Le soir du 15, l'état-major français envisage ainsi la situation : L'ennemi semble porter son principal effort par son aile droite au nord de Givet. Un autre groupement de forces parait marcher sur le front Sedan-Montmédy-Damvillers. — Ce sont toujours les deux groupes que nous avons vus le 8 ; mais on constate maintenant que la principale force est, non pas au centre, mais à l'aile droite. La 5e armée française, au lieu de participer à l'attaque contre le centre allemand, est donc reportée contre cette aile droite. Elle reçoit l'ordre de s'établir à l'ouest de la Meuse, dans la région de Marienbourg ou de Philippeville. Elle abandonne à la 4e armée son corps de droite, le 9e, et 2 divisions de réserve. En revanche, elle reçoit le 18e corps, jusque-là réserve de grand quartier, qui se portera à la gauche de l'armée vers Beaumont.

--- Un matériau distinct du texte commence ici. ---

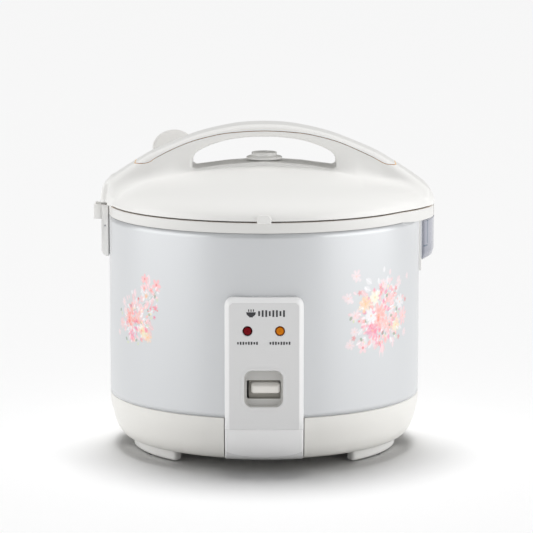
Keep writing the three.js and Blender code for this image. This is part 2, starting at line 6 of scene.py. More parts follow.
import bmesh
import bpy
import numpy as np
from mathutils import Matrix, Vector

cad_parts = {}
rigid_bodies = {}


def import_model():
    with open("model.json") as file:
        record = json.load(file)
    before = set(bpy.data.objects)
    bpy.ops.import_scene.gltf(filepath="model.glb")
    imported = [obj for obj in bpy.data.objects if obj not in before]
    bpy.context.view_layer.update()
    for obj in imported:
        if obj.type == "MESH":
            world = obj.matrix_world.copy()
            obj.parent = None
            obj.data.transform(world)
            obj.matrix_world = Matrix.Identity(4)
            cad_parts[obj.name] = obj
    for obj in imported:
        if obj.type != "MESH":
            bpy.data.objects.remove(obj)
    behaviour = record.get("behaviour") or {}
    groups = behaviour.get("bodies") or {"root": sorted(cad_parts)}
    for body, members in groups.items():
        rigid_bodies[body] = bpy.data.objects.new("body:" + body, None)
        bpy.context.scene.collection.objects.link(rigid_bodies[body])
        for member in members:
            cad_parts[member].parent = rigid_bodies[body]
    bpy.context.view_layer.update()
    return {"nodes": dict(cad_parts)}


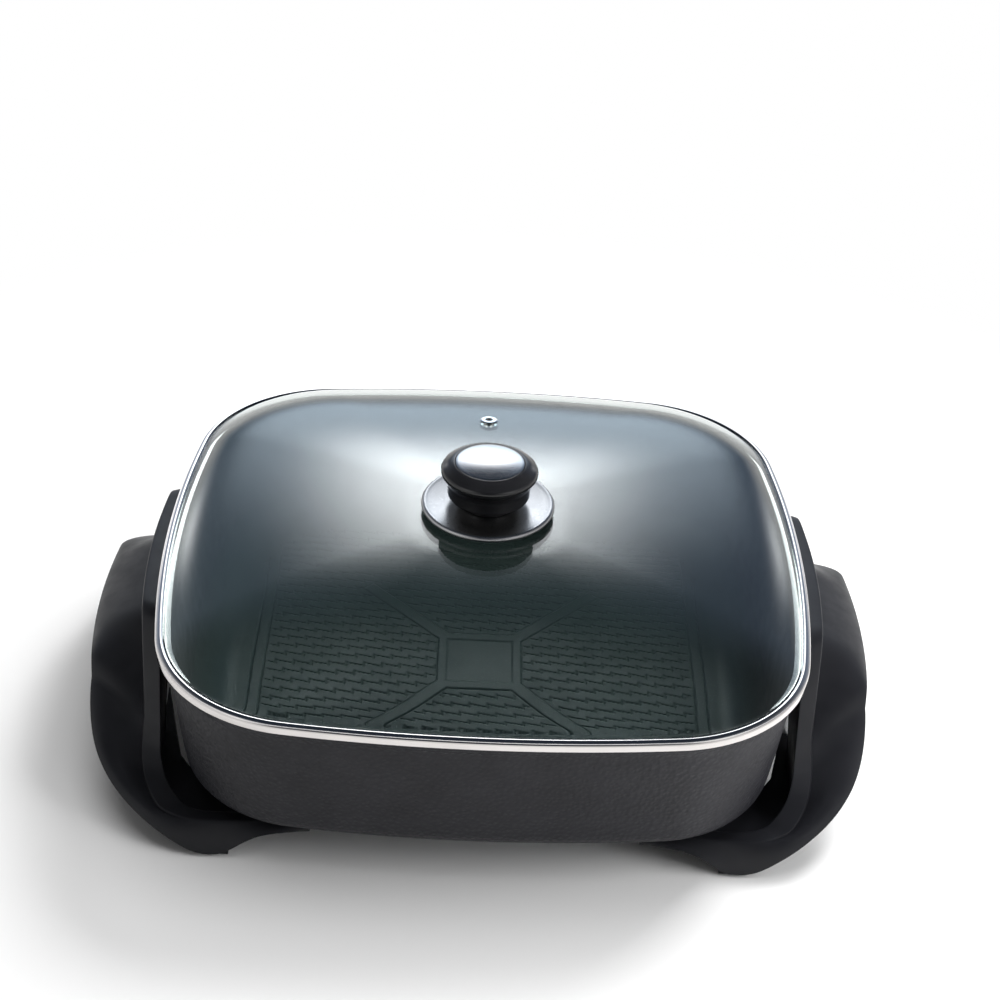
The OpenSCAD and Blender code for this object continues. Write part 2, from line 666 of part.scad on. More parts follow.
module knob_disc() {
    r = disc_d / 2;
    low = knob_top_z - disc_sink;
    edge = knob_top_z + 0.2;
    ball = (r * r + disc_crown * disc_crown) / (2 * disc_crown);
    color([0.82, 0.82, 0.81]) intersection() {
        translate([0, 0, low]) cylinder(r = r, h = edge + disc_crown - low + 1);
        translate([0, 0, edge + disc_crown - ball]) sphere(r = ball, $fn = 180);
    }
}

module knob_lower_gasket() {
    color([0.15, 0.15, 0.15]) translate([0, 0, glass_under_z - 2])
        tube(washer_d / 2 + 4, screw_d / 2 + 1, 2);
}

module knob_washer() {
    color([0.75, 0.75, 0.75]) translate([0, 0, glass_under_z - 2 - washer_t])
        tube(washer_d / 2 + 2, screw_d / 2 + 0.25, washer_t);
}

module knob_screw() {
    bearing = glass_under_z - 2 - washer_t;
    color([0.7, 0.7, 0.7]) translate([0, 0, bearing]) screw(knob_z + insert_h - 2 - bearing);
}

pan_body();
left_bracket();
right_bracket();
bracket_screws();
bracket_washers();
heating_element();
terminal_insulators();
terminal_pins();
probe_sleeve();
terminal_guard();
guard_screws();
guard_washers();
lid_glass();
lid_rim_band();
vent_eyelet();
knob_plate();
knob_upper_gasket();
knob_body();
knob_insert();
knob_disc();
knob_lower_gasket();
knob_washer();
knob_screw();
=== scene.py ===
"""Electric skillet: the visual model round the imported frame.

Lengths in the mesh code are millimetres and become metres when a mesh is made.
"""
import math

import bmesh
import bpy
import numpy as np
from mathutils import Matrix, Vector


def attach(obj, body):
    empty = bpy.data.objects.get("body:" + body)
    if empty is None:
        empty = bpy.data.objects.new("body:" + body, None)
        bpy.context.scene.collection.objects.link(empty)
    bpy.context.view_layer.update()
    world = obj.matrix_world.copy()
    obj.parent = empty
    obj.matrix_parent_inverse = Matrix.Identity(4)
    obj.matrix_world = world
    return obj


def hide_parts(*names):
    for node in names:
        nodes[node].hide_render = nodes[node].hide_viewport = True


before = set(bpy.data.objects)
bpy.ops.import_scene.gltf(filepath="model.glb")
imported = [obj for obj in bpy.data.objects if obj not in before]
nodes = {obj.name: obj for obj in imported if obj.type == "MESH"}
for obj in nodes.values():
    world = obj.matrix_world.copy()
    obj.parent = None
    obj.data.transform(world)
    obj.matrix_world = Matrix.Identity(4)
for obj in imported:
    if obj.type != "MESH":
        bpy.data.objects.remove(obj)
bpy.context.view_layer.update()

MM = 0.001
SHARP = math.radians(32)

# ---------------------------------------------------------------- sizes, as in the part's source

GROUND_GAP = 20.0
HALF = (161.0, 156.0)
PAN_H = 75.0
CORNER_R, SIDE_BOW, FRONT_BOW = 72.5, 5.6, 4.8
WALL_T, BASE_T, RIM_W = 4.0, 4.5, 3.5
RIM_FLARE, FLARE_H, WALL_DRAFT = 3.5, 7.0, 5.5
OUTER_BEND, INNER_BEND = 15.0, 22.0
RIM_Z = GROUND_GAP + PAN_H
FLOOR_Z = GROUND_GAP + BASE_T
LID_OVERHANG, GLASS_T, DOME_H = 3.0, 4.0, 22.4
BAND_T, BAND_FIT, BAND_GRIP, LIP_DROP, LID_GAP = 0.6, 0.05, 3.8, 2.5, 0.3
SEAT_HALF = 38.0
LID_Z = RIM_Z + LID_GAP
ELEMENT_Z = GROUND_GAP - 5
SCREW_XY = (106.0, 96.0)


# ---------------------------------------------------------------- camera

CAMERA_AT = (-17.98, -890.50, 708.35)
CAMERA_YAW, CAMERA_PITCH, CAMERA_ROLL = 0.02588, 0.57669, 0.05749
PICTURE_W, FOCAL, MIDDLE = 1000, 2092, (498.26, 497.96)  # in pixels of the photograph
SENSOR = 36.0


def make_camera():
    """The photograph's camera: a long lens that looks 33 degrees down, tilted a little."""
    yaw, pitch, roll = CAMERA_YAW, CAMERA_PITCH, CAMERA_ROLL
    ahead = Vector((math.sin(yaw) * math.cos(pitch), math.cos(yaw) * math.cos(pitch),
                    -math.sin(pitch)))
    right = Vector((math.cos(yaw), -math.sin(yaw), 0))
    up = right.cross(ahead)
    right, up = (right * math.cos(roll) + up * math.sin(roll),
                 up * math.cos(roll) - right * math.sin(roll))
    data = bpy.data.cameras.new("camera")
    data.sensor_fit = "HORIZONTAL"
    data.sensor_width = SENSOR
    data.lens = SENSOR * FOCAL / PICTURE_W
    data.clip_start, data.clip_end = 0.05, 50.0
    data.shift_x = (PICTURE_W / 2 - MIDDLE[0]) / PICTURE_W
    data.shift_y = (MIDDLE[1] - PICTURE_W / 2) / PICTURE_W
    cam = bpy.data.objects.new("camera", data)
    turn = Matrix((right, up, -ahead)).transposed().to_4x4()
    cam.matrix_world = Matrix.Translation(Vector(CAMERA_AT) * MM) @ turn
    bpy.context.scene.collection.objects.link(cam)
    bpy.context.scene.camera = cam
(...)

Au groupe allemand du nord sont donc opposées : 1° la 5e armée française, avec le corps de cavalerie et le groupe de divisions de réserve de Vervins ; 2° l'armée anglaise, c'est-à-dire deux corps d'armée et une division de cavalerie, dont le débarquement est précisément terminé le 15 août, et qui sera concentrée le 21 dans le Cambrésis — le 17, le maréchal French dira au général Lanrezac : Mon armée ne sera pas prête à marcher avant le 24 août, et encore j'aurais besoin d'une semaine de plus pour entraîner mes réservistes d'infanterie — ; 3° l'armée belge, à 6 divisions, concentrée en position d'attente derrière la Gette, mais prête à se replier sur Anvers.

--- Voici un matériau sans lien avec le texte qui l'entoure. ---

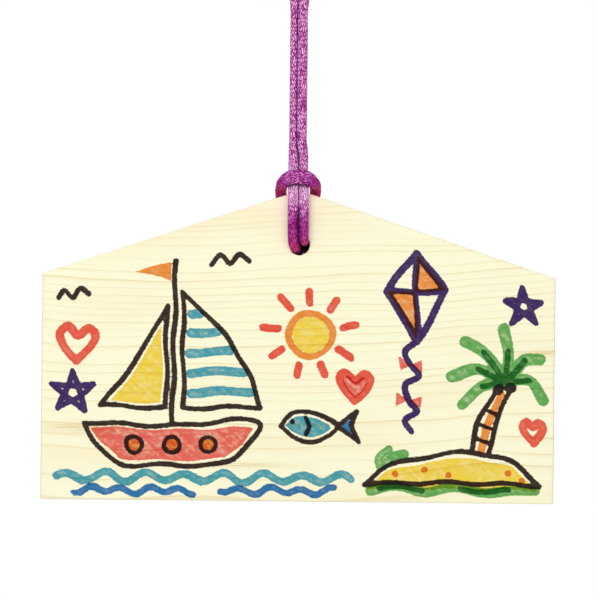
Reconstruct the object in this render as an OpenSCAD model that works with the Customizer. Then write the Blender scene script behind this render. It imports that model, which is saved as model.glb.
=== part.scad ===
// A house-shaped wooden votive plaque that hangs on one doubled, braided cord.
// The middle of the cord is hitched through a hole under the peak of the board, and
// its two ends are knotted together above the eye that goes over a peg.
// Millimetres, +Z up, front face towards -Y, origin at the centre of the hanging eye.

/* [Board] */
// Width from side edge to side edge
board_w = 150; // [80:1:240]
// Height of the two upright side edges
eave_h = 66; // [40:1:140]
// Rise of the peak above the tops of the side edges
roof_rise = 25; // [8:1:70]
// Thickness of the board
board_t = 7; // [4:0.5:9]

/* [Cord hole] */
// Diameter of the hole that the doubled cord goes through
hole_d = 6; // [5.8:0.1:9]
// How far the middle of the hole lies under the peak
hole_drop = 16; // [14:0.5:22]
// Width of the small bevel round both ends of the hole
hole_bevel = 0.3; // [0.1:0.1:1]

/* [Cord] */
// Diameter of the braided cord
cord_d = 2.8; // [1.6:0.1:2.9]
// How far the peak hangs under the middle of the hanging eye
eye_to_peak = 86; // [78:1:200]

/* [Knot] */
// Diameter of the knot
knot_d = 12; // [9:0.5:18]
// Height of the knot
knot_h = 11.5; // [8:0.5:18]

/* [Hidden] */

WOOD = "#f3e6c0";
CORD = "#a0369a";

round_fn = 96;         // facets of the true round shapes
knot_bands = 12;       // bands that the knot's flank is turned from
cord_sides = 8;        // sides of the cord's tube
cut_past = 1;          // how far a cutter runs past the surface it opens

board_h = eave_h + roof_rise;
peak_z = -eye_to_peak;
base_z = peak_z - board_h;
hole_z = peak_z - hole_drop;

// Where the cord's stretches meet each other
eye_top_z = 8.5;       // the underside of the knot
eye_foot_z = -9;       // under the peg
neck_top_rise = 16;    // above the peak
neck_foot_rise = 7;    // above the peak
neck_top_z = peak_z + neck_top_rise;
mid_z = (eye_foot_z + neck_top_z) / 2;
knot_top_z = eye_top_z + knot_h;
knot_entry = 1.45;     // from the knot's axis to the middle of each strand at its ends
knot_flat_r = knot_entry + cord_d / 2 + 0.5;

// The cord's routes, chosen by hand. The left and the right strand hang side by side,
// the right one a little in front, and come together on the way down from the peg.
strand_left = [-1.9, 0.85];
strand_right = [0.4, -0.85];
lower_steps = 4;

// From the knot round the peg, from the eye's centre
eye_left_route = [
    [-knot_entry, 0, eye_top_z], [-knot_entry, 0, 7.2], [-3.1, 0, 4.2],
    [-4.6, 0, 0], [-4, 0.3, -6], [-3.7, 0.4, eye_foot_z]
];
eye_right_route = [
    [knot_entry, 0, eye_top_z], [knot_entry, 0, 7.2], [3.1, 0, 4.2],
    [4.6, 0, 0], [4, -0.3, -6], [3.7, -0.4, eye_foot_z]
];

// From under the peg to where the strands lie together
upper_left_route = [
    [-3.7, 0.4, eye_foot_z], [-3.4, 0.5, -12], [-2.8, 0.7, -21],
    [strand_left.x, strand_left.y, mid_z + 6], [strand_left.x, strand_left.y, mid_z]
];
upper_right_route = [
    [3.7, -0.4, eye_foot_z], [3.4, -0.5, -12], [2.1, -0.7, -21],
    [strand_right.x, strand_right.y, mid_z + 6], [strand_right.x, strand_right.y, mid_z]
];

// From the strands down to just above the hitch, from the peak
neck_left_route = [
    [strand_left.x, strand_left.y, neck_top_rise], [strand_left.x, strand_left.y, 14.5],
    [-2, -0.5, 11.5], [-1.95, -2.2, 9], [-1.95, -3, neck_foot_rise]
];
neck_right_route = [
    [strand_right.x, strand_right.y, neck_top_rise], [strand_right.x, strand_right.y, 14.5],
    [0.8, -1.6, 11.5], [0.9, -2.2, 9], [0.9, -3, neck_foot_rise]
];

// The hitch, from the peak: down the front, through the hole, up the back, over the
// roof on the left, across in front of both strands, and back the same way on the right
hitch_route = [
    [-1.95, -3, neck_foot_rise], [-1.95, -3.8, 5], [-1.95, -4.8, 2], [-1.9, -5.1, -3],
    [-1.9, -5.1, -9], [-1.85, -5.1, -13.4], [-1.7, -4.7, -15.5], [-1.2, -3.3, -16.9],
    [-0.55, 2.8, -17.4], [-0.5, 4.7, -17.95], [-0.55, 5.7, -18], [-0.7, 6.5, -17.4],
    [-0.9, 6.8, -16.5], [-1.4, 6.7, -14.6], [-2.4, 5.9, -12], [-3.6, 5.3, -8.5],
    [-5, 5.1, -4], [-5.6, 4.9, -0.8], [-5.5, 2.6, 0.7], [-5.3, -1.4, 1.4],
    [-5, -5.6, 2.1], [-3.2, -7.3, 3.5], [-0.5, -7.6, 3.9], [2.3, -7.3, 3.4],
    [4, -5.6, 2.1], [4.4, -1.4, 1.4], [4.5, 2.6, 0.9], [4.5, 5, -0.7],
    [3.9, 5.2, -4], [2.8, 5.4, -8.5], [2.1, 6, -12], [2.4, 7.3, -14],
    [2.6, 7.6, -15.5], [2.5, 7.2, -16.5], [2.35, 6.2, -17], [2.1, 5.2, -16.7],
    [1.5, 3.4, -15.5], [1.3, -3.6, -15.1], [1.15, -4.9, -14.3], [1.1, -5.1, -12.6],
    [1.1, -5.1, -8], [1.1, -5.1, -3], [1, -4.8, 2], [0.9, -3.8, 5],
    [0.9, -3, neck_foot_rise]
];

// The two ends above the knot, from the knot's top
tail_left_route = [[-knot_entry, 0, 0], [-knot_entry, 0, 2], [-2.2, -0.4, 6], [-3.9, -0.9, 10.5]];
tail_right_route = [[knot_entry, 0, 0], [knot_entry, 0, 2], [2.6, 0.4, 6], [5, 0.9, 9.5]];

// A straight strand from one height to another
function straight(at, from_z, to_z, steps) =
    [for (i = [0:steps]) [at.x, at.y, from_z + (to_z - from_z) * i / steps]];

// Vector helpers for the cord's sweep
function unit(v) = v / norm(v);
function across(v, along) = unit(v - (v * along) * along);

// The direction of a route at its point i
function heading(route, i) =
    unit(route[min(i + 1, len(route) - 1)] - route[max(i - 1, 0)]);

// One side direction for each point of a route, each turned as little as can be
// from the one before it, so that the tube doesn't wring itself
function sides_along(route, i = 0, side = [1, 0, 0]) =
    i == len(route) ? [] :
    let (here = across(side, heading(route, i)))
    concat([here], sides_along(route, i + 1, here));

// The corners of all rings of a tube, ring after ring
function ring_points(route, r) =
    let (sides = sides_along(route))
    [for (i = [0:len(route) - 1])
        let (a = sides[i], b = cross(heading(route, i), a))
        for (k = [0:cord_sides - 1])
            let (turn = 360 * (k + 0.5) / cord_sides)
            route[i] + r * (cos(turn) * a + sin(turn) * b)];

// Two triangles between each pair of neighbours on two rings
function wall_faces(rings) =
    [for (i = [0:rings - 2], k = [0:cord_sides - 1])
        let (
            near = i * cord_sides + k,
            near_next = i * cord_sides + (k + 1) % cord_sides,
            far = near + cord_sides,
            far_next = near_next + cord_sides
        )
        each [[near, far, near_next], [near_next, far, far_next]]];

// A fan of triangles over each end
function end_faces(rings) =
    let (last = (rings - 1) * cord_sides)
    [for (k = [1:cord_sides - 2])
        each [[0, k, k + 1], [last, last + k + 1, last + k]]];

// A cord of the named diameter along a route
module cord_along(route) {
    color(CORD)
    polyhedron(
        points = ring_points(route, cord_d / 2),
        faces = concat(wall_faces(len(route)), end_faces(len(route)))
    );
}

// The five-sided face of the board, with the peak on the Z axis
module board_outline() {
    polygon([
        [-board_w / 2, base_z], [board_w / 2, base_z],
        [board_w / 2, base_z + eave_h], [0, peak_z], [-board_w / 2, base_z + eave_h]
    ]);
}

// The cutter for the hole, which flares into a bevel at both faces
module hole_cutter() {
    depth = board_t / 2 + cut_past;
    translate([0, 0, hole_z])
    rotate([90, 0, 0]) {
        cylinder(d = hole_d, h = 2 * depth, center = true, $fn = round_fn);
        for (flip = [0, 180])
            rotate([flip, 0, 0])
            translate([0, 0, board_t / 2 - hole_bevel])
            cylinder(
                d1 = hole_d, d2 = hole_d + 2 * (hole_bevel + cut_past),
                h = hole_bevel + cut_past, $fn = round_fn
            );
    }
}

module board() {
    color(WOOD)
    difference() {
        rotate([90, 0, 0])
        linear_extrude(board_t, center = true)
        board_outline();
        hole_cutter();
    }
}

module cord_hitch() {
    translate([0, 0, peak_z])
    cord_along(hitch_route);
}

module cord_neck_left() {
    translate([0, 0, peak_z])
    cord_along(neck_left_route);
}

module cord_neck_right() {
    translate([0, 0, peak_z])
    cord_along(neck_right_route);
}

module cord_lower_left() {
    cord_along(straight(strand_left, mid_z, neck_top_z, lower_steps));
}

module cord_lower_right() {
    cord_along(straight(strand_right, mid_z, neck_top_z, lower_steps));
}

module cord_upper_left() {
    cord_along(upper_left_route);
}

module cord_upper_right() {
    cord_along(upper_right_route);
}

module cord_eye_left() {
    cord_along(eye_left_route);
}

module cord_eye_right() {
    cord_along(eye_right_route);
}

// A round knot with a flat top and underside, where the cord goes in and comes out.
// Its flank follows one arc that meets both flats at their edge.
module cord_knot() {
    half_h = knot_h / 2;
    flank_x = (pow(knot_d / 2, 2) - pow(half_h, 2) - pow(knot_flat_r, 2))
        / (knot_d - 2 * knot_flat_r);
    flank_r = knot_d / 2 - flank_x;
    edge_turn = asin(half_h / flank_r);
    flank = [
        for (i = [0:knot_bands])
            let (turn = edge_turn * (2 * i / knot_bands - 1))
            [flank_x + flank_r * cos(turn), flank_r * sin(turn)]
    ];
    color(CORD)
    translate([0, 0, eye_top_z + half_h])
    rotate_extrude($fn = round_fn)
    polygon(concat([[0, -half_h]], flank, [[0, half_h]]));
}

module cord_tail_left() {
    translate([0, 0, knot_top_z])
    cord_along(tail_left_route);
}

module cord_tail_right() {
    translate([0, 0, knot_top_z])
    cord_along(tail_right_route);
}

board();
cord_hitch();
cord_neck_left();
cord_neck_right();
cord_lower_left();
cord_lower_right();
cord_upper_left();
cord_upper_right();
cord_eye_left();
cord_eye_right();
cord_knot();
cord_tail_left();
cord_tail_right();
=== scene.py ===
"""The looks of a wooden votive plaque that hangs on one doubled, braided cord.

Shapes are worked out in millimetres in the CAD model's own frame (+Z up, front face
towards -Y, origin at the centre of the hanging eye) and written to meshes in metres.
"""
import math

import bmesh
import bpy
import numpy as np
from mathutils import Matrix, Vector
from mathutils.geometry import delaunay_2d_cdt


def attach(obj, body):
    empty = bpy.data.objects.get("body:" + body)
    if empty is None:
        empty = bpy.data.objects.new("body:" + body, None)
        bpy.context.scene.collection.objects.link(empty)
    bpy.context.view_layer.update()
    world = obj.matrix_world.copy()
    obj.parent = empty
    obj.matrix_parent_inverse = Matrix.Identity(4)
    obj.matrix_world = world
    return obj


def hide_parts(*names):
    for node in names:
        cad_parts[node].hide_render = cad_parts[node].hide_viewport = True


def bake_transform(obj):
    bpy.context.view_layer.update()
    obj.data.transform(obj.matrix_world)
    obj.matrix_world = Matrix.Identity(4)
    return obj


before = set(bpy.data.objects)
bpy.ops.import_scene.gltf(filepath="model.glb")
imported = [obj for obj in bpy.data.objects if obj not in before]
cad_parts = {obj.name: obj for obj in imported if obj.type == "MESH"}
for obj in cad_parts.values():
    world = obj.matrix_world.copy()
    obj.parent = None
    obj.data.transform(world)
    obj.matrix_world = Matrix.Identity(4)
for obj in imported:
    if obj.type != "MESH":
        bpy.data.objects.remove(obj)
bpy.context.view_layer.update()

MM = 0.001
SAME = 0.01            # places closer than this are one place

# ---------------------------------------------------------------- sizes from the frame
board_points = np.array([v.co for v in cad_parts["board"].data.vertices]) / MM
board_x, board_y, board_z = board_points.T
half_w = board_x.max()
front_y, back_y = board_y.min(), board_y.max()
base_z, peak_z = board_z.min(), board_z.max()
eave_z = board_z[board_x > half_w - SAME].max()

# The hole's rims lie nearer to the middle line than this, and farther from the peak
# and the lower edge
HOLE_REACH = 5.0
on_hole = (board_z < peak_z - HOLE_REACH) & (board_z > base_z + HOLE_REACH)
on_hole &= np.abs(board_x) < HOLE_REACH
bore_x, bore_z = board_x[on_hole], board_z[on_hole]
hole_z = (bore_z.max() + bore_z.min()) / 2
rim_r = (bore_z.max() - bore_z.min()) / 2
hole_r = np.hypot(bore_x, bore_z - hole_z).min()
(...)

Au groupe allemand du centre sont opposées les 4e et 3e armées françaises. La 4' armée doit se tenir prête à déboucher du front Sedan-Montmédy, en direction de Neufchâteau. La 3e armée a deux missions divergentes : l'une d'appuyer face au nord le mouvement de la 4e armée ; l'autre d'observer Metz, face à l'est. Aussi, le 16, est-elle scindée en deux. Ses 3 corps actifs appuieront le mouvement de la 4e armée. Ses divisions de réserve, renforcées de la 67e qui vient de Châlons, auront pour mission de commencer l'investissement de Metz ; elles formeront sous le commandement du général Pol Durand un groupement qui deviendra le 19 l'armée de Lorraine, aux ordres du général Maunoury.

Quoiqu'il fût maintenant certain que les Allemands manœuvreraient par leur droite, le commandement français hésitait encore entre deux projets qu'il leur prêtait. L'un était d'exécuter franchement le mouvement débordant par toute son aile, à l'ouest de la Meuse, entre Givet et Bruxelles. L'autre était de n'engager au delà de la Meuse qu'une partie de sa droite, et de rabattre le reste, face au sud, sur le centre français.

Les instructions données aux armées françaises le 18 août prévoient l'une et l'autre hypothèse. Si l'ennemi manœuvre franchement par sa droite, la 5e armée française, en liaison avec l'armée anglaise et l'armée belge, arrêtera de front l'aile marchante et cherchera à la déborder par le nord ; pendant ce temps nos armées du centre, 4e et 3e, mettront hors de cause le centre ennemi ; la majeure partie  de notre armée se rabattra ensuite dans le flanc de l'aile droite  allemande. — Si au contraire l'ennemi rabat une partie de sa droite face au sud pour tomber sur notre centre, la 5e armée française, passant la Meuse d'ouest en est, viendra tomber, face à l'est, dans le flanc des colonnes en marche.

Or, ce jour-là même (18 août), les Ire et IIe armées allemandes, réunies sous le commandement du général von Bülow, se mettaient en marche à l'ouest de la Meuse, vers la ligne Namur-Bruxelles. Plus de doute : l'ennemi manœuvrait par sa droite. Il fallait attendre que son mouvement vers l'ouest fût assez prononcé, et jeter le centre français sur le centre allemand isolé et dégarni. Le 20, le général Joffre estimait que l'heure n'avait pas encore sonné. Mais, le même jour, il recevait la nouvelle de la défaite de sa droite en Lorraine. A vingt heures trente, il donnait au centre l'ordre d'attaquer le lendemain.